A hint could probably be added, allowing to pass a path of a script to execute, but that likely has negative security implications.
If you do go ahead with implementing the sound
capability, then, please, consider adding a custom hint for looping, e.g. x-mako-sound-loop
. The spec appears to be okay with that:
Third parties, when defining their own hints, should discuss the possibility of standardizing on the hint with other parties, preferably in a place such as the xdg mailing list at freedesktop.org. If it warrants a standard, it will be added to the table above. If no consensus is reached, the hint name should be in the form of "x-vendor-name."
I can see there being a need for a couple more hints, like sound-loop-limit
and sound-loop-padding
, but that's quality-of-life stuff. Looping, however, isn't possible at all right now, sans using some library instead of notify-send
and subscribing to NotificationClosed
.
The sound-specific discussion should probably be moved to the original issue a new issue though.
Rather than forcing mako to keep track of processes, it might be better to add a way to exec a command on dismiss. Then you could use pkill or whatever other fancier method you wanted to stop the alarm. I don't think custom hints are a good solution, I'd rather have the exec'd program handle that.
That works too :slightly_smiling_face: But specifics of exec
wasn't the point, I was talking about the inability to configure the sound to play on the side of the notification sender, if you want looping. But, regardless, this is not a big deal, just something that I went looking for recently, and didn't find. I'm guessing if you're serious enough about looping, you can ditch shell scripting and subscribe to some events.
Another use case: In sway, being able to manually set a window as urgent. For example:
[app-name="geary"]
exec=swaymsg [app_id="geary"] urgent enable
In some cases the user might want to only run their command if the notification title or body contains certain phrases. To allow this you could do any of the following:
exec=somescript {app_name} {title} {body}
. This is similar to the option 2, but is probably a worse option because you have to handle escaping.We probably want (1) anyway to allow changing style options. I also agree (2) would be useful (and (3) is probably not a good idea).

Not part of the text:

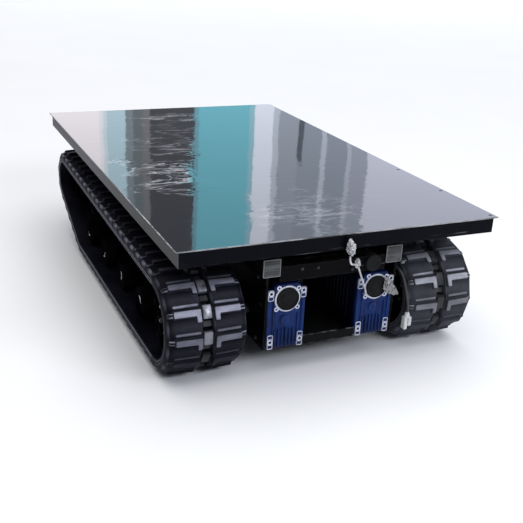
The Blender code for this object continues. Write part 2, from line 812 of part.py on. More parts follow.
def smooth_route(points, spacing):
    """Points a spacing apart on a Catmull-Rom curve through the route."""
    ends = [2 * Vector(points[0]) - Vector(points[1]), 2 * Vector(points[-1]) - Vector(points[-2])]
    p = [ends[0], *map(Vector, points), ends[1]]
    fine = [Vector(points[0])]
    for n in range(1, len(p) - 2):
        for step in range(1, 21):
            t = step / 20
            fine.append(0.5 * (
                2 * p[n] + (p[n + 1] - p[n - 1]) * t
                + (2 * p[n - 1] - 5 * p[n] + 4 * p[n + 1] - p[n + 2]) * t * t
                + (3 * p[n] - p[n - 1] - 3 * p[n + 1] + p[n + 2]) * t ** 3
            ))
    total = sum((b - a).length for a, b in zip(fine, fine[1:]))
    count = max(3, round(total / spacing))
    kept, walked, due = [fine[0]], 0.0, total / count
    for a, b in zip(fine, fine[1:]):
        walked += (b - a).length
        if walked >= due - 1e-9 and len(kept) < count:
            kept.append(b)
            due += total / count
    kept.append(fine[-1])
    return kept


def add_lead(name, route, radius, finish):
    """A lead as a curve object with a round section and filled ends."""
    points = smooth_route(route, radius * 5)
    curve = bpy.data.curves.new(name, "CURVE")
    curve.dimensions = "3D"
    curve.bevel_depth = radius
    curve.bevel_resolution = 2
    curve.use_fill_caps = True
    spline = curve.splines.new("POLY")
    spline.points.add(len(points) - 1)
    for point, place in zip(spline.points, points):
        point.co = (*place, 1.0)
    curve.materials.append(finish())
    made = bpy.data.objects.new(name, curve)
    bpy.context.scene.collection.objects.link(made)


def make_leads():
    add_box("rim_connector", *RIM_CONNECTOR, pale_lead)
    add_lead("signal_lead", SIGNAL_LEAD_ROUTE, SIGNAL_LEAD_R, pale_lead)
    add_lead("brake_lead", BRAKE_LEAD_ROUTE, BRAKE_LEAD_R, black_plastic)
    add_box("brake_lead_plug", *BRAKE_PLUG, pale_lead)


def main():
    for old in list(bpy.data.objects):
        bpy.data.objects.remove(old, do_unlink=True)
    make_deck()
    make_rails()
    make_hull()
    make_electrics()
    for side_name, side in SIDES:
        make_housing(side_name, side)
        make_worm(side_name, side)
        make_worm_wheel(side_name, side)
        make_output_shaft(side_name, side)
        make_worm_cap(side_name, side)
        make_motor(side_name, side)
        make_belt(side_name, side)
        make_sprocket(side_name, side)
        make_wheels(side_name, side)
        make_frame(side_name, side)
        make_tensioner(side_name, side)
    make_leads()


main()
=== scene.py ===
"""Looks of a tracked chassis: a gloss deck over two rubber belts, with a worm gearbox on each side.

Metres, +Z up, front at -Y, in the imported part's frame. Each belt is a closed loop of moulded links,
so a point on it is given by its distance along the loop, its place across and its height above it.
"""
import math
import random

import bmesh
import bpy
from mathutils import Matrix, Vector, noise


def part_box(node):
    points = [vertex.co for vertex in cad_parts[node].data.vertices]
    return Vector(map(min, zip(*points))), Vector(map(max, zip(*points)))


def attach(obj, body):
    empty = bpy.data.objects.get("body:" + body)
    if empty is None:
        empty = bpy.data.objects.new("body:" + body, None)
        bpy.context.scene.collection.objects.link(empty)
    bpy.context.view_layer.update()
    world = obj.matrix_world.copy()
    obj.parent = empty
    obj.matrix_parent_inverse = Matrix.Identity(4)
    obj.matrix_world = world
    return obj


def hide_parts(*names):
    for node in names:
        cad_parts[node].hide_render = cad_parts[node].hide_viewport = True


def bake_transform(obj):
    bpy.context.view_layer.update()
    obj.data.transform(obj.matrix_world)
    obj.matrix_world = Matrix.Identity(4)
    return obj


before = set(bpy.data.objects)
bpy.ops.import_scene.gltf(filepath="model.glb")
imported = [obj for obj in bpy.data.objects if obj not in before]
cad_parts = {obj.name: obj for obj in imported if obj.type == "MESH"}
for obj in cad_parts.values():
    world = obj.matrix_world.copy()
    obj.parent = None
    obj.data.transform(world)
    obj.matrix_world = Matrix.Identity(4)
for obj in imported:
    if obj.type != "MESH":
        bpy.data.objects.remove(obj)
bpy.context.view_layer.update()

SIDES = (("left", -1), ("right", 1))
ENDS = (("front", -1), ("rear", 1))


def middle(node):
    """The middle of a CAD node's box."""
    low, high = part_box(node)
    return (low + high) / 2


# camera
CAMERA_PLACE = Vector((-0.9022, -2.1516, 0.9778))
CAMERA_HEADING = math.radians(24.86)  # clockwise from +Y, seen from above
CAMERA_DOWN = math.radians(21.86)
CAMERA_ROLL = math.radians(2.97)
CAMERA_LENS = 58.09

# deck
DECK_LOW, DECK_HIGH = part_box("deck_plate")
DECK_TOP = DECK_HIGH.z

# tracks
LINKS = 49
LINK_PITCH = 0.050
SPROCKET_TEETH = 12
PITCH_R = SPROCKET_TEETH * LINK_PITCH / (2 * math.pi)
IDLER_PITCH_R = 0.0605
BEND_R = 0.070
LUG_PHASE = 0.5  # a lug, not a window, is over the sprocket's top: in links
LUG_TOP = 0.0325
WINDOW_L = 0.022
AXLE = middle("drive_sprocket_left")
IDLER = middle("idler_left")
TRACK_X = abs(AXLE.x)
ROAD_WHEEL_Y = [middle(f"road_wheel_left_{n}").y for n in (1, 2, 3, 4)]

# gearboxes
GEARBOX_LOW, GEARBOX_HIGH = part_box("gearbox_housing_right")
GEARBOX_X = (GEARBOX_LOW.x + GEARBOX_HIGH.x) / 2
GEARBOX_FRONT = GEARBOX_LOW.y
WORM_Z = middle("worm_cap_right").z

# hull: the outer face of its side plates
HULL_PLATE_X = 0.1688

# leads, along the same routes as the part's own
SIGNAL_LEAD_R = 0.0022
SIGNAL_LEAD_ROUTE = (
    (0.002, -0.6625, 0.3068), (0.003, -0.6627, 0.2960), (0.010, -0.6580, 0.2850),
    (0.026, -0.6420, 0.2760), (0.044, -0.6260, 0.2660), (0.056, -0.6180, 0.2500),
    (0.066, -0.6140, 0.2300), (0.076, -0.6130, 0.2080), (0.0820, -0.6140, 0.1900),
    (0.0828, -0.6111, 0.1829), (0.0830, -0.6075, 0.1806), (0.0830, -0.6043, 0.1803),
)
BRAKE_LEAD_R = 0.0030
BRAKE_LEAD_ROUTE = (
    (0.1663, -0.6005, 0.2380), (0.1668, -0.6080, 0.2385), (0.1690, -0.6180, 0.2340),
    (0.1740, -0.6270, 0.2200), (0.1800, -0.6310, 0.1980), (0.1870, -0.6305, 0.1740),
    (0.1930, -0.6300, 0.1520), (0.1950, -0.6300, 0.1380), (0.1950, -0.6300, 0.1290),
)


# ---------------------------------------------------------------- materials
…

Option 1 is definitely on the todo list, I always intended for those to be available to match. Option 3 certainly does add some complexity, but we have previously discussed needing to do something similar for sound support so you can pass the name of the sound to your player of choice. We could probably use the environment variable approach there as well, though that would then require a one-line wrapper script to actually call the player which is a bit awkward.
Perhaps we expose things as environment variables, but then exec using /bin/sh
to allow them to be expanded without any extra effort on our part?

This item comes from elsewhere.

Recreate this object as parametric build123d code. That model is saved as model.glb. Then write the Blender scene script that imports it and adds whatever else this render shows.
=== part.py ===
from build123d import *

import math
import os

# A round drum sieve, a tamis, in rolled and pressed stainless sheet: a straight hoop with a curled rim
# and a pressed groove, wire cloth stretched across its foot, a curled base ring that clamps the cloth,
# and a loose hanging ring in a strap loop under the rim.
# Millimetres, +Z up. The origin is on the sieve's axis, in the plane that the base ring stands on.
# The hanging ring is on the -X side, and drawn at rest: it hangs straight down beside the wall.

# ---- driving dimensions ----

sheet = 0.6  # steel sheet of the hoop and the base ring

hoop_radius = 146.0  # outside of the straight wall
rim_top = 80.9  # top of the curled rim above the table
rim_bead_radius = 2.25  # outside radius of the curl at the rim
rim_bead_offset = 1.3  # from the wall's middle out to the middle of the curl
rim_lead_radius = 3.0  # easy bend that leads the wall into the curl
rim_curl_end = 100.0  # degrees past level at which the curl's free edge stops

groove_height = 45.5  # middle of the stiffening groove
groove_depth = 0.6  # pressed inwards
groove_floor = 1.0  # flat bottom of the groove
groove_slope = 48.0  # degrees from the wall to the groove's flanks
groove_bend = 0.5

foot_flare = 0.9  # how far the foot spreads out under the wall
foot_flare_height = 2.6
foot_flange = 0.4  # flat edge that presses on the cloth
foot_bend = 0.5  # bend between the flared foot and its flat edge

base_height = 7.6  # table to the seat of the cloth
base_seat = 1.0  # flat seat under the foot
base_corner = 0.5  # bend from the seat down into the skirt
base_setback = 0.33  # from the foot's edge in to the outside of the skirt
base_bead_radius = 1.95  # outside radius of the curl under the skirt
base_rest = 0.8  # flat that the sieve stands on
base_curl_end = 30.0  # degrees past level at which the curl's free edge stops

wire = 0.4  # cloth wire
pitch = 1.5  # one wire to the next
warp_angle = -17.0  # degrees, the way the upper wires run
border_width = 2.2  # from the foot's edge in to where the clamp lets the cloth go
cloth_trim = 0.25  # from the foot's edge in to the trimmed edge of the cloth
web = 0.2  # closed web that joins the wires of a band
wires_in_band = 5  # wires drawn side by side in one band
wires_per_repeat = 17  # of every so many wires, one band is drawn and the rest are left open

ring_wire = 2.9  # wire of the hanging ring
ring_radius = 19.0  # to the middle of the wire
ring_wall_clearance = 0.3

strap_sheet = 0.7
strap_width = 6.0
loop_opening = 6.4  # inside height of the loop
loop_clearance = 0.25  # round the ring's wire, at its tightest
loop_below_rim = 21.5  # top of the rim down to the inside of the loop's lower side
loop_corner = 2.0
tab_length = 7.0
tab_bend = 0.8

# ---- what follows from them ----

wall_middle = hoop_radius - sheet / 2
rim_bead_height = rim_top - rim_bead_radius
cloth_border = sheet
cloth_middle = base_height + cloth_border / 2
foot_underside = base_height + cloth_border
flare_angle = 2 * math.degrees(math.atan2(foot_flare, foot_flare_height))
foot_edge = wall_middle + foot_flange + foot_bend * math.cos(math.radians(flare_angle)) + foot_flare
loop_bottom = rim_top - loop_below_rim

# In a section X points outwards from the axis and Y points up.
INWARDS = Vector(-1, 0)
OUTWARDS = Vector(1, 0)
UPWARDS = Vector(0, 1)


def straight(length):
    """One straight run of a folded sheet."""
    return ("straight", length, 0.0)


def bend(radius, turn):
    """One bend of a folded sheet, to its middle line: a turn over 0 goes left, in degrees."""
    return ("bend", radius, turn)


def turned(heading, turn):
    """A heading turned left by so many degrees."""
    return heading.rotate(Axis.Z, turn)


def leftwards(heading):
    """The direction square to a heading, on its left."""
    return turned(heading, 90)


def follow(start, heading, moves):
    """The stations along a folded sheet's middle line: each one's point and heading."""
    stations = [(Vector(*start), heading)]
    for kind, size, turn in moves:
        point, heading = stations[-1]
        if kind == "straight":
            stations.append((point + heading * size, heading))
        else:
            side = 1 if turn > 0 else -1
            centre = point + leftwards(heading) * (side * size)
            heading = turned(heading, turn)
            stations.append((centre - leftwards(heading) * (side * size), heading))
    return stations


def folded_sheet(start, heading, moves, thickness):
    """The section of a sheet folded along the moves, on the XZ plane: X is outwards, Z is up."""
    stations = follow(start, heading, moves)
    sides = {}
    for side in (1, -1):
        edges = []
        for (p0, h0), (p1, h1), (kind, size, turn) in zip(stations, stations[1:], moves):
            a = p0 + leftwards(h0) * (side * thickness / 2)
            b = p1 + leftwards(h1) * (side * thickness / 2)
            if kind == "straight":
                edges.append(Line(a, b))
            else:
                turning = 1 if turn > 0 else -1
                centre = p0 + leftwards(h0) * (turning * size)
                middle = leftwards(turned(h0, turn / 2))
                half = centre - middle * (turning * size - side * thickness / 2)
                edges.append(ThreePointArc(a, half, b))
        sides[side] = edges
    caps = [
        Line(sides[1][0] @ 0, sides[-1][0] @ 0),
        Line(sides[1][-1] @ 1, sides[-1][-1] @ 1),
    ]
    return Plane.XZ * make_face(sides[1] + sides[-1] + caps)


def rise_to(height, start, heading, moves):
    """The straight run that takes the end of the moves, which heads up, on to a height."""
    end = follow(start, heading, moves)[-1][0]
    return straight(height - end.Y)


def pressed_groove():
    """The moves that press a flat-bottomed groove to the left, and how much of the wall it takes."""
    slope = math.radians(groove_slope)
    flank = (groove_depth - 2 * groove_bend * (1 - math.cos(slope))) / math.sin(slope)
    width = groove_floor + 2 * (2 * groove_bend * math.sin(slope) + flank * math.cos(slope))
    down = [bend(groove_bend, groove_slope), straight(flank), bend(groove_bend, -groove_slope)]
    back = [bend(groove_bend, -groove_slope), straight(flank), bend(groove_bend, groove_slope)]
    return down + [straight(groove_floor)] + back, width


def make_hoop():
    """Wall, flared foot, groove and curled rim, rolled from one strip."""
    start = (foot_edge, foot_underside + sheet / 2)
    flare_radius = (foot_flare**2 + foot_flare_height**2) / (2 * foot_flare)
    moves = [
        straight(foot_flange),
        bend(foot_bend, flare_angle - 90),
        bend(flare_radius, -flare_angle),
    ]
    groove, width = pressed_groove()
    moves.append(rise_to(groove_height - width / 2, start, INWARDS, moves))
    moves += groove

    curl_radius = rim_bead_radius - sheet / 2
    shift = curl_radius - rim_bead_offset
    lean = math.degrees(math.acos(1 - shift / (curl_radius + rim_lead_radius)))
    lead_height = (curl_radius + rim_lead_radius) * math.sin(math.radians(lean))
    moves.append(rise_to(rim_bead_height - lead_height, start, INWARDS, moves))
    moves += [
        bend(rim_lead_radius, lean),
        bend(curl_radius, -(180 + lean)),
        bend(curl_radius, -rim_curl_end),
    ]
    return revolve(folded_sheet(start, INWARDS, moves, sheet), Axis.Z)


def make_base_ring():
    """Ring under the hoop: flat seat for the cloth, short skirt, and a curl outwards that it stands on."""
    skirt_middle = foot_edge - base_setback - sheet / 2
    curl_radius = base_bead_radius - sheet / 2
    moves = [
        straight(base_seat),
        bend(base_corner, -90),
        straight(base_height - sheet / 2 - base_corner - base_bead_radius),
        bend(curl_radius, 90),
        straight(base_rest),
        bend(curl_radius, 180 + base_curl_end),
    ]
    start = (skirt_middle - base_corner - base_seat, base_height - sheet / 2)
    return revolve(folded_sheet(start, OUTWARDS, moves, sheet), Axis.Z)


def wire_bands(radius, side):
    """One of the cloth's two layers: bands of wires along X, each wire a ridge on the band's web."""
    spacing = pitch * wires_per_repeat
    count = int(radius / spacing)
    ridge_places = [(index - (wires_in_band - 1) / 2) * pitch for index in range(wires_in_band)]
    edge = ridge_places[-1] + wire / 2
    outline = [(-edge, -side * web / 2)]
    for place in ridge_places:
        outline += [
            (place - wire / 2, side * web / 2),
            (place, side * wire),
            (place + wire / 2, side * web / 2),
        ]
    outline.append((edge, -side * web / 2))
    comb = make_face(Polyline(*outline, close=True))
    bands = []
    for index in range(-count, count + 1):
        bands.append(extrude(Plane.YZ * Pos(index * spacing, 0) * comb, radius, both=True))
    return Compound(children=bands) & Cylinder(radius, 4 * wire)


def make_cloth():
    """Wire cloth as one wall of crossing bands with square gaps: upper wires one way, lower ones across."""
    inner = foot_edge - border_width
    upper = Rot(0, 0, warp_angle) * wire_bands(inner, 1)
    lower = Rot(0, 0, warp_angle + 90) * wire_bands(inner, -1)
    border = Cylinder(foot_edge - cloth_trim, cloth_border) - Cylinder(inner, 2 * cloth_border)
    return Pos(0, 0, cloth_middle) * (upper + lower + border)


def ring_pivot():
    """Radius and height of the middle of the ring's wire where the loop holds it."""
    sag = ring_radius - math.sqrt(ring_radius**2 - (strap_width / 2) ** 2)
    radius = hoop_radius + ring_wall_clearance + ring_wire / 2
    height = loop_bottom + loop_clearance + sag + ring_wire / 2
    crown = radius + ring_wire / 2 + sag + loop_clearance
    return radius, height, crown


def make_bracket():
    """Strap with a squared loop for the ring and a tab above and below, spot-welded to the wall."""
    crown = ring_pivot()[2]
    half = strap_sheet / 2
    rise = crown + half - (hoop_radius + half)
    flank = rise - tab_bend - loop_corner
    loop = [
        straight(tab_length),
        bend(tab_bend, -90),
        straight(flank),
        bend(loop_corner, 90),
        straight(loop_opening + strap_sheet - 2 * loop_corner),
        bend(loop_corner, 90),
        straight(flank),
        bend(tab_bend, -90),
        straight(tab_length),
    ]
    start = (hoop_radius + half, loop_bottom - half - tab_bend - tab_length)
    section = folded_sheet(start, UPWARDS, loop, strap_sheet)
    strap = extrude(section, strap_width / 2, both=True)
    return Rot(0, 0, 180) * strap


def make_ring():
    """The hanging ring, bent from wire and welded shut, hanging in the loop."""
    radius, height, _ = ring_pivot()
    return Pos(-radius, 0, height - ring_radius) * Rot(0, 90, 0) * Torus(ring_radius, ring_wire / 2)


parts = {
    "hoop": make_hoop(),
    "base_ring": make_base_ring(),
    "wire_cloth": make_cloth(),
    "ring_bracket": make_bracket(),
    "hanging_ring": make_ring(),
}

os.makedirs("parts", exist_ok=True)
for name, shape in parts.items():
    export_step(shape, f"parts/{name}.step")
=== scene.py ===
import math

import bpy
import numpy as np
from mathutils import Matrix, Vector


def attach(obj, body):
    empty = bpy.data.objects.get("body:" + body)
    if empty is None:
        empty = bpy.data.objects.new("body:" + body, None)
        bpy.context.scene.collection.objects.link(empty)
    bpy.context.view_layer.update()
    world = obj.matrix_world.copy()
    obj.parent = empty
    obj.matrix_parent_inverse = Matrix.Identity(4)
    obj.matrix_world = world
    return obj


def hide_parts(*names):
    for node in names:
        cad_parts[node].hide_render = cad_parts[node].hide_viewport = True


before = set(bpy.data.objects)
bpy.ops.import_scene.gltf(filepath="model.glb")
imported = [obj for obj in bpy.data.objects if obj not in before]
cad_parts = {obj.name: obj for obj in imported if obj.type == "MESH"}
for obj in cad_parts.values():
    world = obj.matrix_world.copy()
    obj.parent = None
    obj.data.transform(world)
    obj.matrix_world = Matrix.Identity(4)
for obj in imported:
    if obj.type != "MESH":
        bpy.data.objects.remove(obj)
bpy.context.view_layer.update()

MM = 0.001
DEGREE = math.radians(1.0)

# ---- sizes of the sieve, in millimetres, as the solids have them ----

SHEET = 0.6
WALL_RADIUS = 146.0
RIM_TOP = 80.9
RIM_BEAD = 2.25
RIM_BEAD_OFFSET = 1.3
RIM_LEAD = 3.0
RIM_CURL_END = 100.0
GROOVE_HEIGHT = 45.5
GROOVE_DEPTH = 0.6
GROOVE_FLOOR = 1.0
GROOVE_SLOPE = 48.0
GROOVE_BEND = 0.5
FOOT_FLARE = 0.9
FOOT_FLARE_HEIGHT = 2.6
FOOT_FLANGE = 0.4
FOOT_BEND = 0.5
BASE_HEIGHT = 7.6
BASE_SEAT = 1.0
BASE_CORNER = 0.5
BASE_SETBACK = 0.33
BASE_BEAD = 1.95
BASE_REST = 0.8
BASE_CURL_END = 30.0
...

Perhaps we expose things as environment variables, but then exec using /bin/sh to allow them to be expanded without any extra effort on our part?

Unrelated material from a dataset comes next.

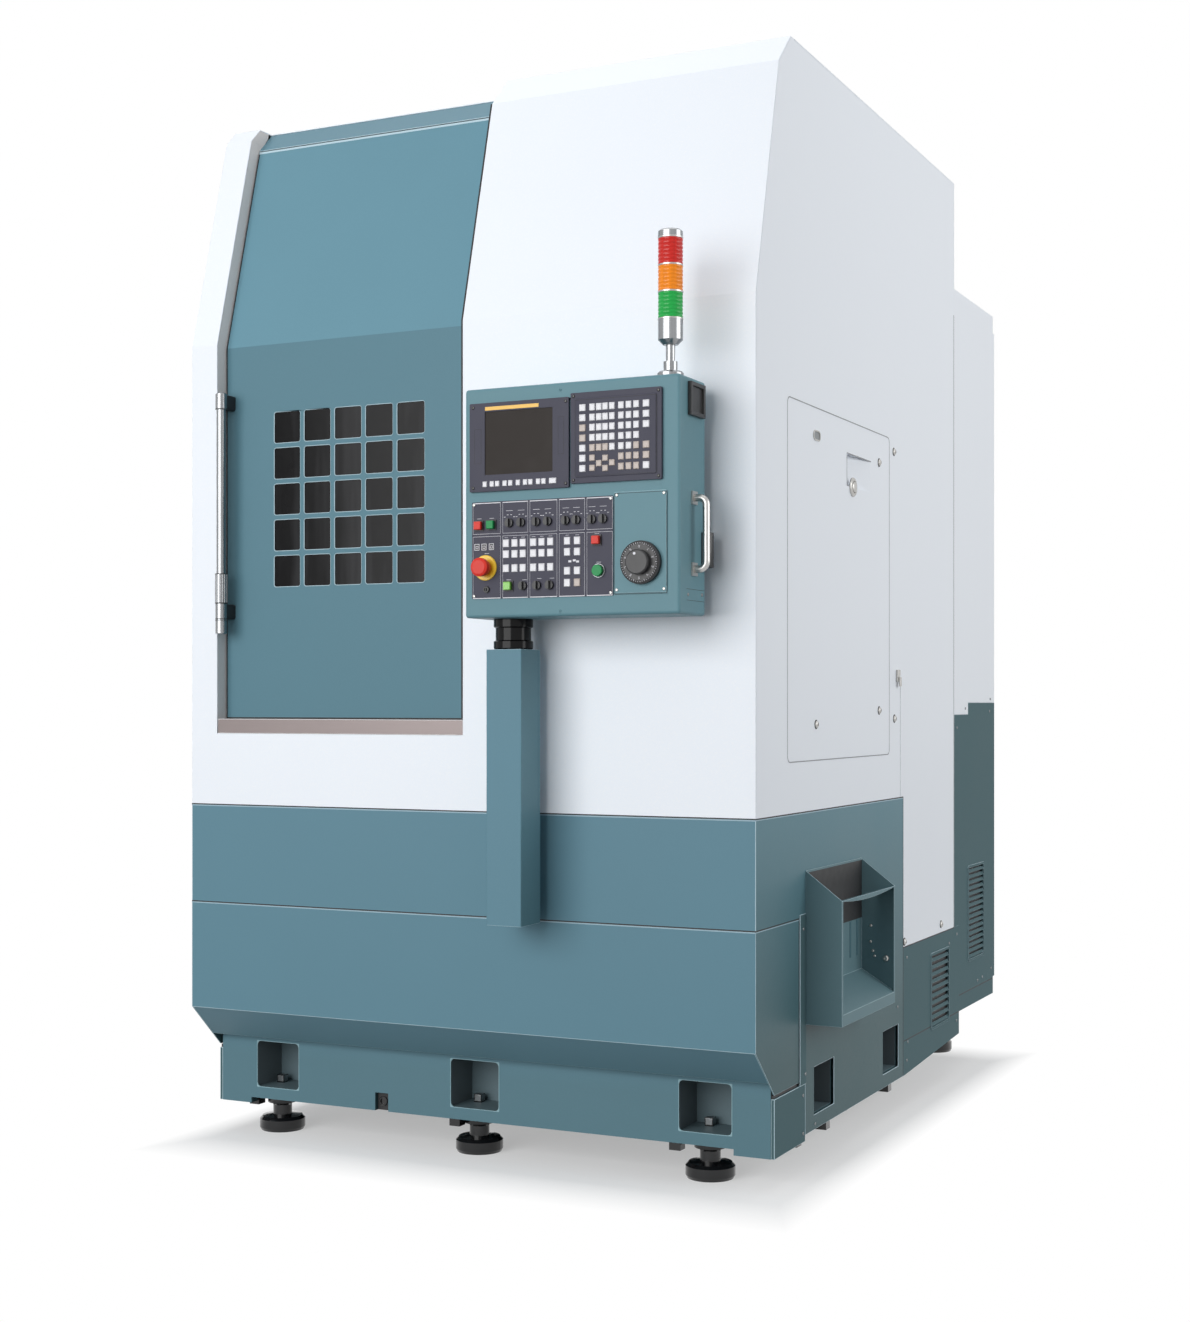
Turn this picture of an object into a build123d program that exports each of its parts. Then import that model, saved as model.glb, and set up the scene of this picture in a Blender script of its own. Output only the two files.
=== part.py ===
from build123d import *
import math
import os

# Vertical turning lathe with a sheet metal enclosure, in millimetres.
# X runs to the right of the front, Y to the back and Z up. The front plane is y = 0 while modelling,
# and every piece moves by the same offset at the end, so that the origin is at the base's centre.

# Overall sizes of the enclosure
body_width = 1700
body_depth = 1810
crease_z = 2232
slant_run = 161
slant_top = 2846
bevel = 87
bay_bevel = 43
base_bottom = 100
band_bottom = 667
band_top = 941
sheet = 3
seam = 0.3
fit = 0.3
running_fit = 0.05
# How far a cut runs past the face that it opens
over = 1
roof_flange = 30

left_x = -body_width / 2
right_x = body_width / 2
roof_z = slant_top + bevel
bay_roof_z = slant_top + bay_bevel

# Door bay in the front, and the door that slides behind the right panel
bay_left = -763
bay_right = 28
sill_bottom = 1142
door_bottom = 1183
door_recess = 41
door_left = -760
door_right = 60
door_top_drop = 15
door_flange = 30
sill_depth = 72
door_travel = 700
window_count = 5
window_left = -598
window_bottom = 1551
window_hole = 85
window_pitch = 100
window_corner = 6
glass_margin = 14
glass_thickness = 6
glass_frame = 20
handle_x = -743
handle_y = -8
handle_bottom = 1420
handle_top = 2092
handle_radius = 13
handle_cap_radius = 16
handle_cap_length = 46
handle_cap_overhang = 40
sleeve_length = 80
sleeve_radius = 17
sleeve_flutes = 16
flute_radius = 1.6
bracket_width = 26
bracket_inset = 2
handle_chamfer = 2
tube_inset = 5

# Base casting, its feet and the sheets round it
plinth_front = 130
plinth_gap = 7
plinth_half = right_x - sheet - plinth_gap
slant_edge_z = 370
slant_foot_y = 96
slant_foot_z = 280
apron_lip = 70
cheek_foot_z = 245
apron_side = 312
casting_front = 180
casting_back = body_depth - 110
casting_step = 60
casting_half = plinth_half - casting_step
casting_top = 640
casting_wall = 50
rib_thickness = 40
front_pockets = ((-720, -577), (-84, 66), (589, 736))
pocket_bottom = 132
pocket_top = 264
pocket_depth = 120
side_pockets = ((427, 590), (1032, 1186))
side_pocket_bottom = 140
side_pocket_top = 265
pocket_bolt = 23
cable_notch = (-324, -282)
cable_notch_top = 150
foot_places = ((-690, 212), (-44, 220), (640, 220), (-640, 1150), (640, 1150),
               (-655, body_depth + 439), (655, body_depth + 439))
pad_radius = 65
pad_height = 40
pad_neck_radius = 27
pad_rim = 8
pad_socket = 12
foot_flange_radius = 42
foot_flange = 22
screw_radius = 18
screw_depth = 60
spindle_room = 20
base_columns = 3
base_rows = 3
lug_size = 32
lug_drop = 27
front_lugs = ((549, 160), (-105, 160), (-768, 160))
side_lug_places = (325, 553, 1115)
side_sheet_back = 1236
strip_width = 46
corner_cover_depth = 10
corner_cover_back = 358
corner_cover_bottom = 84
corner_foot = (100, 30)
tail_half = 700
tail_bottom = 122
foot_boss_radius = 50
strip_lap = 12
strip_drop = 10

# Chip chute on the right side
chute_front = 360
chute_width = 465
chute_reach = 100
chute_bottom = 388
chute_outer_top = 714
chute_inner_top = 790
chute_lip = 30
shelf_rise = 62
hood_plate_depth = 52
hood_plate_drop = 14
hood_lip_sag = 12
chute_edge = 10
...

Oh yeah for sure. It's pretty handy to be able to use redirections, pipes and other sh
features in the config.
This is a really nice bike shed. Scripts is how people did things in the 80s. Nowadays we have msgpack, cbor, capnp, protobuf, etc, even things like json for those of us who like to throw our money in the garbage by constantly parsing text to try to make code from it. Mpv has a JSON socket. So if you're interested in better designs, take a look at that instead of bike shedding obsolete ideas. Heck, sway also has a json socket!
May the shell burn in hell forever!
Sorry, but this is not really constructive. Please keep this kind of comment for yourself next time. For the record, we already have IPC via D-Bus and we could add a signal for new notifications.
I've been thinking about this again today and have come up with a slight complication: if we use this for sound support and also for arbitrary other things, it's going to be very difficult to override it in criteria in a useful way. It seems that in many cases you would want both the global (for sound, probably) and any criteria exec
s to be run. The way things work now, only the winning criteria's command will be run.
Do we want to figure out a new configuration mechanic to allow stacking these instead of overriding? Or do we just say that all decision making must be delegated to an external script? I don't really like the second option, because it makes the configuration file no longer the source of truth and forces a bunch of complexity onto the user when writing the script.
Maybe we can handle this in the function that merges configurations?
Are you thinking just always implicitly stack them together? We definitely could, though it would behave differently than all the other options. I also wonder what the best way to allow actual overriding would be then, for example if you wanted to disable sounds for a particular app.
It's true that the =
sign makes it awkward, because it really feels like it sets something.
I see the config file as being similar to sway's, where it's clear that two consecutive exec
commands don't override each other (whereas other commands, like mouse settings, do override each other).
You're not wrong on the awkwardness, but the systemd-exec unit files do the same thing; you can specify Exec*=...
as many times as you want (within the section), and it will not only do all of them, but it will do them in order. Stacking instead of overriding might seem like a bit of a "gotcha", but it's not without precedent.
Glad to see some progress in the last 4 hours, by the way; this last issue has been the only one keeping me running dunst
on sway
--which doesn't work all too well, by the way, but I depend on that "beep" for getting my attention :)
Another use-case is described here: https://github.com/emersion/mako/issues/283#issue-646646085
tl;dr
on-button-left=exec makoctl menu -n $id wofi -d -p "Select Action..."
Message from the future:
After installing the latest version of mako, the systemd service needs to be restarted (not just a makoctl reload
), otherwise you'll get the following error when using the on-notify=exec ...
:
Call failed: Unable to parse configuration file
This command will do the trick:
systemctl --user daemon-reload && systemctl --user restart mako
Taken from my previous issue on playing a notification chime. Perhaps the same rules for #3 could be used to run user-defined scripts so that they could be notification/urgency/etc specific?